(Records from a data source)

+ + + + + + +

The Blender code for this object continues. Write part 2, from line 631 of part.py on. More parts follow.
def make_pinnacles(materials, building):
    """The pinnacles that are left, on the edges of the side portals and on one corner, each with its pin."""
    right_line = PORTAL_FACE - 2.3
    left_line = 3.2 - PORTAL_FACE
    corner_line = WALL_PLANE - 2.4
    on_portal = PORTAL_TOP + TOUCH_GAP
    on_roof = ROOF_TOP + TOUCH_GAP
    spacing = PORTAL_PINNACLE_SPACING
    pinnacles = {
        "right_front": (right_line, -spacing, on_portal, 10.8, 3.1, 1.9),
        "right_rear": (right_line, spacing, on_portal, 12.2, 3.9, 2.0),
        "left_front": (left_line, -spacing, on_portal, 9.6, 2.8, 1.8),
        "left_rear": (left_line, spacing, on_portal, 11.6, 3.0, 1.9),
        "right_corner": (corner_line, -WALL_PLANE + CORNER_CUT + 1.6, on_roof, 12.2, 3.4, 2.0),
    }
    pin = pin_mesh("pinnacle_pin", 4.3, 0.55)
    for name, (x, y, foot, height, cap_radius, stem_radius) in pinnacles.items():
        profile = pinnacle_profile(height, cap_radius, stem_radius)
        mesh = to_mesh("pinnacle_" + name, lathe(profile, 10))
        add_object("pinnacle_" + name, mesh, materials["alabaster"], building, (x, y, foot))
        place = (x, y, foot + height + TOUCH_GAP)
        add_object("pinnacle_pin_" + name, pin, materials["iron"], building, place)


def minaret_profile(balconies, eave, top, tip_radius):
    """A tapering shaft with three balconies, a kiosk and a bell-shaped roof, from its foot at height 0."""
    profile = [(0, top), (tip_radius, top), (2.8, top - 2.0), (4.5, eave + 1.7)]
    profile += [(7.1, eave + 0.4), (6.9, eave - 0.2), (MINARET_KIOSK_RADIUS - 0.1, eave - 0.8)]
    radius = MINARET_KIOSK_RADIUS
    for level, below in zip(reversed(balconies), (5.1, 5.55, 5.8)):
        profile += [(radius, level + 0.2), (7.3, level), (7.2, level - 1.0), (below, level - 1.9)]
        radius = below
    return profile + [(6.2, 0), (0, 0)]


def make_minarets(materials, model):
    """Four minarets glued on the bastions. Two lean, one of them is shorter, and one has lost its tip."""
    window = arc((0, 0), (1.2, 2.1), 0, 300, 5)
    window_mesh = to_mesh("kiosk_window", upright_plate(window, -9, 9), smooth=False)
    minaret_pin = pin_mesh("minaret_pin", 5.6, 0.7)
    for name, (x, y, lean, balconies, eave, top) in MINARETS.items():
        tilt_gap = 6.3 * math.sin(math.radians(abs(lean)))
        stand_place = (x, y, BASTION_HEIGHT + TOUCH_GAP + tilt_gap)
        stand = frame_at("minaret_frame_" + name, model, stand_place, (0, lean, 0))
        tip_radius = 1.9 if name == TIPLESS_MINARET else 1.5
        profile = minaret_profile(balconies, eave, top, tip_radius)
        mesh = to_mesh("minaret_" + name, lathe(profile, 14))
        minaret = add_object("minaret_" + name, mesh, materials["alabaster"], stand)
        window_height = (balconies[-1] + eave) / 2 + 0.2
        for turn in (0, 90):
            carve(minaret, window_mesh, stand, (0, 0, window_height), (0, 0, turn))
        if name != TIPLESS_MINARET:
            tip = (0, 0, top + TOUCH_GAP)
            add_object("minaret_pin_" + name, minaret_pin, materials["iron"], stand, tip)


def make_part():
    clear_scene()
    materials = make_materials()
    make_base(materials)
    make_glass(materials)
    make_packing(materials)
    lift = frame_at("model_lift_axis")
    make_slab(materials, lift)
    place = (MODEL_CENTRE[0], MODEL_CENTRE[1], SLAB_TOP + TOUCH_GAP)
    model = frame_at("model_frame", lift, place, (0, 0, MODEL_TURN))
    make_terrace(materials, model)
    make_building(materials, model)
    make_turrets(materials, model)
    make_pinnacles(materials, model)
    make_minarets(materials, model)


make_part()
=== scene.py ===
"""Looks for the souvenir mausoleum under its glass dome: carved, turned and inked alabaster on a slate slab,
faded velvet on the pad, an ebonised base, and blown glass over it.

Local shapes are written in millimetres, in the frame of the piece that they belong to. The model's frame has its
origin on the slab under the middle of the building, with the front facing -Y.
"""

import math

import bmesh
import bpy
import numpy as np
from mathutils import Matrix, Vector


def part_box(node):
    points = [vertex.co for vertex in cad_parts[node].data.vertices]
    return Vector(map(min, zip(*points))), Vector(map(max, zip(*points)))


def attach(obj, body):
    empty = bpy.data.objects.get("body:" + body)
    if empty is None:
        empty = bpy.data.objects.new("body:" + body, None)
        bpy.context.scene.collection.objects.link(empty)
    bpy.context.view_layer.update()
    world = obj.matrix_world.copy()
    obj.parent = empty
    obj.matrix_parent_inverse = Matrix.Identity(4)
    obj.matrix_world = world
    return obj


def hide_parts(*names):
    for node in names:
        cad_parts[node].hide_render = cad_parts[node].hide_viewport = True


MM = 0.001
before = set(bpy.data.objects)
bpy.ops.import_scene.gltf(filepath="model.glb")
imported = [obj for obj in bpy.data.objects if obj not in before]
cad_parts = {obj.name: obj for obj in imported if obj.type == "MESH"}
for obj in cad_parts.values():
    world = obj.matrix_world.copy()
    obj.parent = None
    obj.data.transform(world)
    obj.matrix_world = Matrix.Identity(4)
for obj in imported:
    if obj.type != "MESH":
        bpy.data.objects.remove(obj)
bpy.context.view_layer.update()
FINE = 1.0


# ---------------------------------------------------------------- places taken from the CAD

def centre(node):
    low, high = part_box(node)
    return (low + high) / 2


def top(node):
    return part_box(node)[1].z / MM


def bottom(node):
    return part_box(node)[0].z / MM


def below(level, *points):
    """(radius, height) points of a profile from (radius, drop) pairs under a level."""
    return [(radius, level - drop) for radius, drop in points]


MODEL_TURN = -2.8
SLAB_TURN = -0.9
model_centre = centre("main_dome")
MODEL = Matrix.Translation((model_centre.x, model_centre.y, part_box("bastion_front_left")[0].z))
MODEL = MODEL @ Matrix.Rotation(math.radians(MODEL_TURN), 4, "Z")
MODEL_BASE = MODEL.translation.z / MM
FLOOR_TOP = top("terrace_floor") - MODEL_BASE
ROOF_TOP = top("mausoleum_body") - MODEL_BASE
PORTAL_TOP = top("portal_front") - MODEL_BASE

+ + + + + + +

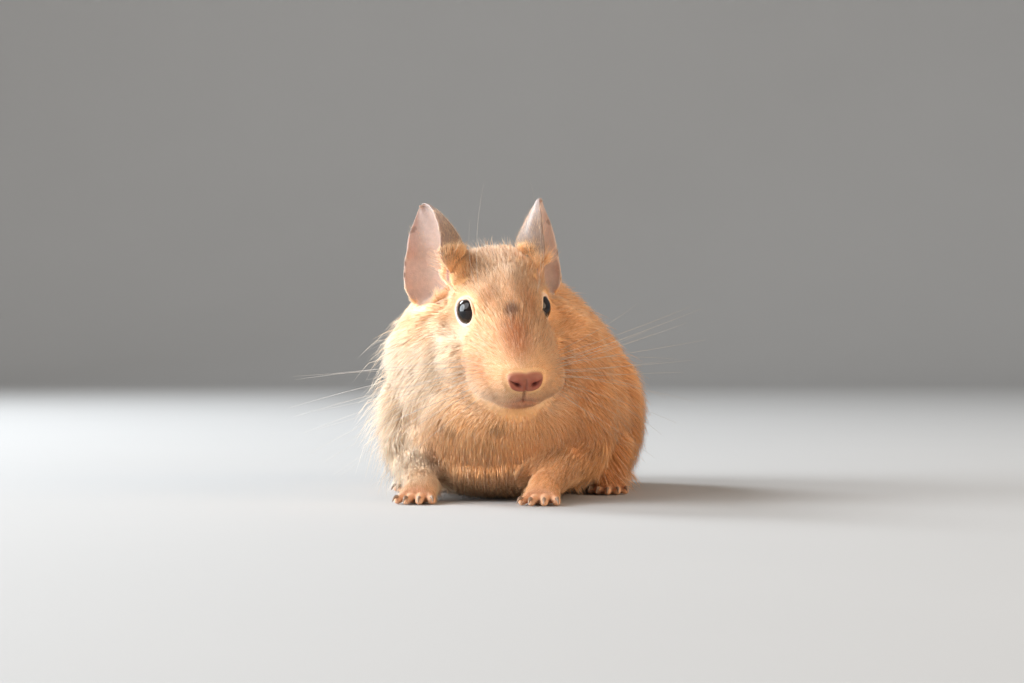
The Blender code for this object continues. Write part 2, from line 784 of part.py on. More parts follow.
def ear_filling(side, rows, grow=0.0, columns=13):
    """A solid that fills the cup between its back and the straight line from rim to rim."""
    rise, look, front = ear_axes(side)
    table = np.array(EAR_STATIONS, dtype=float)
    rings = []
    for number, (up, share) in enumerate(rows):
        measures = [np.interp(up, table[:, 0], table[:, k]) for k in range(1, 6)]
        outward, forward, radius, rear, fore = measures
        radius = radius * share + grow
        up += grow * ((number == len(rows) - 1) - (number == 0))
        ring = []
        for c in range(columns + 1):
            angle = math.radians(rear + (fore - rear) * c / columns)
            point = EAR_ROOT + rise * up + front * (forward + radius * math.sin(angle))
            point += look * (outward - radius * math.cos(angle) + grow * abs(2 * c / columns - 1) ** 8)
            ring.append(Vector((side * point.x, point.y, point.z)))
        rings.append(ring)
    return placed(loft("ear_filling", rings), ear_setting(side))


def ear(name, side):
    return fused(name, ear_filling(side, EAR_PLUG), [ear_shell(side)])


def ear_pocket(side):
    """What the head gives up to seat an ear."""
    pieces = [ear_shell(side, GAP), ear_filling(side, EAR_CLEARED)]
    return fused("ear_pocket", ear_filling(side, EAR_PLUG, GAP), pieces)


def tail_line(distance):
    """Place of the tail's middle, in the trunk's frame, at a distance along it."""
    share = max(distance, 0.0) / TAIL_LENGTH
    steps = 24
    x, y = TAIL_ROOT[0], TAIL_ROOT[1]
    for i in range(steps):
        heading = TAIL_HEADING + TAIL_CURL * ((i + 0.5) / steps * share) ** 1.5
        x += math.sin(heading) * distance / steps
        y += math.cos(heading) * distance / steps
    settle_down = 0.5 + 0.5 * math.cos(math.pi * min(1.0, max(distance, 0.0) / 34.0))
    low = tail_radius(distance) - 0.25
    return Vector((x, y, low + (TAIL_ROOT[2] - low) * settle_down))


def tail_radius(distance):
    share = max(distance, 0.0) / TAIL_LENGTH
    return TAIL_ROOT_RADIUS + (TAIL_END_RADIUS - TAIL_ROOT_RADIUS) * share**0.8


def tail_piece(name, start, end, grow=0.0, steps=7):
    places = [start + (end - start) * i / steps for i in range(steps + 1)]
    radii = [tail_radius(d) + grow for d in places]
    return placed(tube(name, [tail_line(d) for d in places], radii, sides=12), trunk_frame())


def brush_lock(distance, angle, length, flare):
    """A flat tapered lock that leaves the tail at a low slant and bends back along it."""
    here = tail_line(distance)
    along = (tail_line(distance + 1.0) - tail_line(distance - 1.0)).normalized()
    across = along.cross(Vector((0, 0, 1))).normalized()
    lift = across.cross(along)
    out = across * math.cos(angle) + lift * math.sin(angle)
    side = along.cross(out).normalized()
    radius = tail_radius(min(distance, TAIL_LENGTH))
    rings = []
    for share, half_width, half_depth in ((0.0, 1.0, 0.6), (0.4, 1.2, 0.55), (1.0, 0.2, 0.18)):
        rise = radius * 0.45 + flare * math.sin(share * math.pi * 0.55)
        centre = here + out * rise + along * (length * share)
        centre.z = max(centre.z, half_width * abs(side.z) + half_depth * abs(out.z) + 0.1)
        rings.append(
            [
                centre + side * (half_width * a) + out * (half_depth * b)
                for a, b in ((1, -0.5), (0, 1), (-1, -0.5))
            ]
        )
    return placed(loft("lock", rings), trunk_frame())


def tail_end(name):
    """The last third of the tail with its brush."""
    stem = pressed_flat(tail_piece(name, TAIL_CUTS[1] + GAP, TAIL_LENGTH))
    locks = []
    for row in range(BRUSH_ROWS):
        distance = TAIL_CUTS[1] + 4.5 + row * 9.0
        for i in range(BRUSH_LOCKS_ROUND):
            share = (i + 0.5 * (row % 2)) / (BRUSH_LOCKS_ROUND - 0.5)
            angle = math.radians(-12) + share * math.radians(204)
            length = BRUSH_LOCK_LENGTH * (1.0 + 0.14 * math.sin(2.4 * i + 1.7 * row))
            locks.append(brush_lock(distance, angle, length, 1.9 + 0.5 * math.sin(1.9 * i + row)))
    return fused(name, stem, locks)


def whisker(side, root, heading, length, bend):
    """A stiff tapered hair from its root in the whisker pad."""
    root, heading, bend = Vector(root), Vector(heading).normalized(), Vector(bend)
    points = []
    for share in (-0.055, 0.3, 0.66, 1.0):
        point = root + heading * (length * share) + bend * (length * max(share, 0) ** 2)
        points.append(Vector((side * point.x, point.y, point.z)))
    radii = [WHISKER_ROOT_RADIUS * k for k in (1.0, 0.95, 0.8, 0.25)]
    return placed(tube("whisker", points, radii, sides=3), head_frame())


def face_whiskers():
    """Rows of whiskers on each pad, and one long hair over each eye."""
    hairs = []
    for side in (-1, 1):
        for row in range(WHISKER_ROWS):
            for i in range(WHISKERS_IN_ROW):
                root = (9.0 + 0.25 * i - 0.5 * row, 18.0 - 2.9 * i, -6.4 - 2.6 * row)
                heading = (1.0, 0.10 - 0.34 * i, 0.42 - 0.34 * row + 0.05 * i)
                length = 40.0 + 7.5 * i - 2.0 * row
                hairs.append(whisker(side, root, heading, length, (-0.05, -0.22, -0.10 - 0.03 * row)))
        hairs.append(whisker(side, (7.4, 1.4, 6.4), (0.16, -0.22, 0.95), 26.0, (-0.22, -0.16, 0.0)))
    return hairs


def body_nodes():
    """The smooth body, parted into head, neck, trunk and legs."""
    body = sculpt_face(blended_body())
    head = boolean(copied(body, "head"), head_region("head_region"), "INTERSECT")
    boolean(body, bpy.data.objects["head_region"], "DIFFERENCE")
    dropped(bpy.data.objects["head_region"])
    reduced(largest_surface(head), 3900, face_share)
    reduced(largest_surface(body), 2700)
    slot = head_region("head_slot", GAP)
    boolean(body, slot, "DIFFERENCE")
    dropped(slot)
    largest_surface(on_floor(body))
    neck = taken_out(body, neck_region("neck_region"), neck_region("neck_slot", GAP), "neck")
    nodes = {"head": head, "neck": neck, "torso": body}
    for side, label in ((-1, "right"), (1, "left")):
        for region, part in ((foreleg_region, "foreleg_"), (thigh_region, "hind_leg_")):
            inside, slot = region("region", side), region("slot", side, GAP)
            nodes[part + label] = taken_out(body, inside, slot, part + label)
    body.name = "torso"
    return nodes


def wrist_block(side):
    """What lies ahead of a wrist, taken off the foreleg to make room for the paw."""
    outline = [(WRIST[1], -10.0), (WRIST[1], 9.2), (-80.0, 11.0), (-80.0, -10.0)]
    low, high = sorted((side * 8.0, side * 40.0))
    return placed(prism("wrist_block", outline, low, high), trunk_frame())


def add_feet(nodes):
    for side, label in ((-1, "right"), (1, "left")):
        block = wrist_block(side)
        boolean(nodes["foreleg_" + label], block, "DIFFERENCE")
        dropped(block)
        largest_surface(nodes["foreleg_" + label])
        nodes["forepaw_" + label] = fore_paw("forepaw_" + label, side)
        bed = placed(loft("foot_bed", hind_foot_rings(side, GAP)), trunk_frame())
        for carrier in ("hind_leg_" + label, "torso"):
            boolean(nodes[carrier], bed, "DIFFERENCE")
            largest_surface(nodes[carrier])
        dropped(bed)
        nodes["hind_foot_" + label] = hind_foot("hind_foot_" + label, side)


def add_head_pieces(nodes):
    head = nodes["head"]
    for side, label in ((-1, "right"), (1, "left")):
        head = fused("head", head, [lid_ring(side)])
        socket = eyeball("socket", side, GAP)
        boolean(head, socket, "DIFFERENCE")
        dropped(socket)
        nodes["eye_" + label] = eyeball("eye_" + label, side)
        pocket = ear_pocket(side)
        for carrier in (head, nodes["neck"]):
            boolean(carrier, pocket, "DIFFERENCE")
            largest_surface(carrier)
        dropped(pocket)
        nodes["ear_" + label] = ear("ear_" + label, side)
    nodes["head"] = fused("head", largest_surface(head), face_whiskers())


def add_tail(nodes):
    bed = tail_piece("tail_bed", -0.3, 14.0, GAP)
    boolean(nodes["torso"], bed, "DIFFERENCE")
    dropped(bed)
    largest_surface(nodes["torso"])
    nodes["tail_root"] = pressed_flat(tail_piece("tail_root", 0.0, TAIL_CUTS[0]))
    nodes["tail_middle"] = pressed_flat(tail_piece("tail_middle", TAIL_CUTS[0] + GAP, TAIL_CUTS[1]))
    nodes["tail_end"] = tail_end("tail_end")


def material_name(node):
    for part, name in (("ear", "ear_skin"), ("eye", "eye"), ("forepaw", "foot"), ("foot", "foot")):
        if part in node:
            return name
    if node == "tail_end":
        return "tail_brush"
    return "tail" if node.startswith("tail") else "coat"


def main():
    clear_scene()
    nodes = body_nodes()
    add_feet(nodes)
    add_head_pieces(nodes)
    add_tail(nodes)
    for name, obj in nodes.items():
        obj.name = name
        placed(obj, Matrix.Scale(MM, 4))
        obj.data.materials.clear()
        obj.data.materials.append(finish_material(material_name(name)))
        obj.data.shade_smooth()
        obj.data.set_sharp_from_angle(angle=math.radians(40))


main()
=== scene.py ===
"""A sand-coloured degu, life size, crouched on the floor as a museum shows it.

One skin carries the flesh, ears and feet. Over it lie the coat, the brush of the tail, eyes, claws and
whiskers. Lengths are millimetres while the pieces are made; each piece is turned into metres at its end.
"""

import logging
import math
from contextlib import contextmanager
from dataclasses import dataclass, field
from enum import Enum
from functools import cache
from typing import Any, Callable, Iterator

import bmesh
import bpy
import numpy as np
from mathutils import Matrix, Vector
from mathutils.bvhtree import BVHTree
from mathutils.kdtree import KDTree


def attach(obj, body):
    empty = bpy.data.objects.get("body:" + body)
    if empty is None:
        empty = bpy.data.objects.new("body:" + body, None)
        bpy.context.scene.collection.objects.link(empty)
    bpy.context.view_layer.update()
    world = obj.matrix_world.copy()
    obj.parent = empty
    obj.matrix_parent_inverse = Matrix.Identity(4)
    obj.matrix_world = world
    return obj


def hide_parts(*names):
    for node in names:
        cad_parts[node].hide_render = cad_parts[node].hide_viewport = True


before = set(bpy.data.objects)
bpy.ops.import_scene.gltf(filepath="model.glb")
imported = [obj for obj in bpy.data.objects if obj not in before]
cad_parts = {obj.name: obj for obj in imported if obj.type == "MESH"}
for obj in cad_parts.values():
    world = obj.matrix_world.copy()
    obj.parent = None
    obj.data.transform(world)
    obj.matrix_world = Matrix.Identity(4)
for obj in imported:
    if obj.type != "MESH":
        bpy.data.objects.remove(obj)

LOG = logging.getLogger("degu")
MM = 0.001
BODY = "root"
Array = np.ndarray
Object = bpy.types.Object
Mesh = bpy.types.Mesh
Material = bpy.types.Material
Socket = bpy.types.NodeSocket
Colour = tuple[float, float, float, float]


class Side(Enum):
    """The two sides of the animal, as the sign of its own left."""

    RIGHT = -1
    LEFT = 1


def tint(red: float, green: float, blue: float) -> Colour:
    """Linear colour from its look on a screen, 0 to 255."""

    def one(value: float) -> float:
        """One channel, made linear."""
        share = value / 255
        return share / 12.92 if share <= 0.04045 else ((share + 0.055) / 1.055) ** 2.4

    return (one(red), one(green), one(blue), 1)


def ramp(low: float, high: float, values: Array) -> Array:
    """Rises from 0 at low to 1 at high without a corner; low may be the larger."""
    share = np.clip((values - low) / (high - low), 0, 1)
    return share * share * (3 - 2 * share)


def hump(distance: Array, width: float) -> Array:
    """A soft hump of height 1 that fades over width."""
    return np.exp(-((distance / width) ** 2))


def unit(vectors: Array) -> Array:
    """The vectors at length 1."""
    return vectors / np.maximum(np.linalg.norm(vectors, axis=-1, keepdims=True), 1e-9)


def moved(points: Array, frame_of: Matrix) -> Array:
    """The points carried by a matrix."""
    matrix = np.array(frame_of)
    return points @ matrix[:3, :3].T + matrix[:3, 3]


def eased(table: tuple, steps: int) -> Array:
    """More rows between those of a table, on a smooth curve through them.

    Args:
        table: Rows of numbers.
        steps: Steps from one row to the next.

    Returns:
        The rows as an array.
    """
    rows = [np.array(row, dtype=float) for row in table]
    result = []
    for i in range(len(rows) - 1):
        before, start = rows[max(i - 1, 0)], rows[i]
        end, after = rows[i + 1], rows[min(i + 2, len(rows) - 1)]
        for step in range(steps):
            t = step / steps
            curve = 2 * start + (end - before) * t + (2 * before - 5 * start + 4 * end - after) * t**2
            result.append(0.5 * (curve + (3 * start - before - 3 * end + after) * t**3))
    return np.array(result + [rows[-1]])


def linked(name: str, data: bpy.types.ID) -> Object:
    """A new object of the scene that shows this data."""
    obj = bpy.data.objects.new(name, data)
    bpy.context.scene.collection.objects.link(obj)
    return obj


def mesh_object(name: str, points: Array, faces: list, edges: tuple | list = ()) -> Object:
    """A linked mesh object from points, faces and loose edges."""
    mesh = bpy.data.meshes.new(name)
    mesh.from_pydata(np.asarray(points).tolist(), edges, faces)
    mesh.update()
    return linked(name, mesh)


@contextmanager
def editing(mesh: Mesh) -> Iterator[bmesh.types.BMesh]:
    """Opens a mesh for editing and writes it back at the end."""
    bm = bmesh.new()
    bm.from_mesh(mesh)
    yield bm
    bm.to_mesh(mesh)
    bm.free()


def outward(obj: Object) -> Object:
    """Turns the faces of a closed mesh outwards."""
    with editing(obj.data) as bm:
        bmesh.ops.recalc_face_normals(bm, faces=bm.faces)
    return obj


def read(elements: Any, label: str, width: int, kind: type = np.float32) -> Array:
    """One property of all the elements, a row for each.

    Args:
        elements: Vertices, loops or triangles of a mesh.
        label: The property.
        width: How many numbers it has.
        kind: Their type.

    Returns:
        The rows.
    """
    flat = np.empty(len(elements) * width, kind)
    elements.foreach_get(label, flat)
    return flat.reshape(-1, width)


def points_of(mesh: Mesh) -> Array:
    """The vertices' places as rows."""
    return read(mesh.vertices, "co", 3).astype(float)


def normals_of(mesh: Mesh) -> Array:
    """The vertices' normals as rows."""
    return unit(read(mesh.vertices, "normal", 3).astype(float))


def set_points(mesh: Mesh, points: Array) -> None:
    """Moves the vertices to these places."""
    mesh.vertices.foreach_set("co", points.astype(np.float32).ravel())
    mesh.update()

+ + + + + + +

# Exercise details
As listed above, the lines from the line with "placed(obj, Matrix.Scale(MM, 4))" to the line with "museum shows it." are to be echoed exactly, with both ends included and nothing added.

# Finished exercise
        placed(obj, Matrix.Scale(MM, 4))
        obj.data.materials.clear()
        obj.data.materials.append(finish_material(material_name(name)))
        obj.data.shade_smooth()
        obj.data.set_sharp_from_angle(angle=math.radians(40))


main()
=== scene.py ===
"""A sand-coloured degu, life size, crouched on the floor as a museum shows it.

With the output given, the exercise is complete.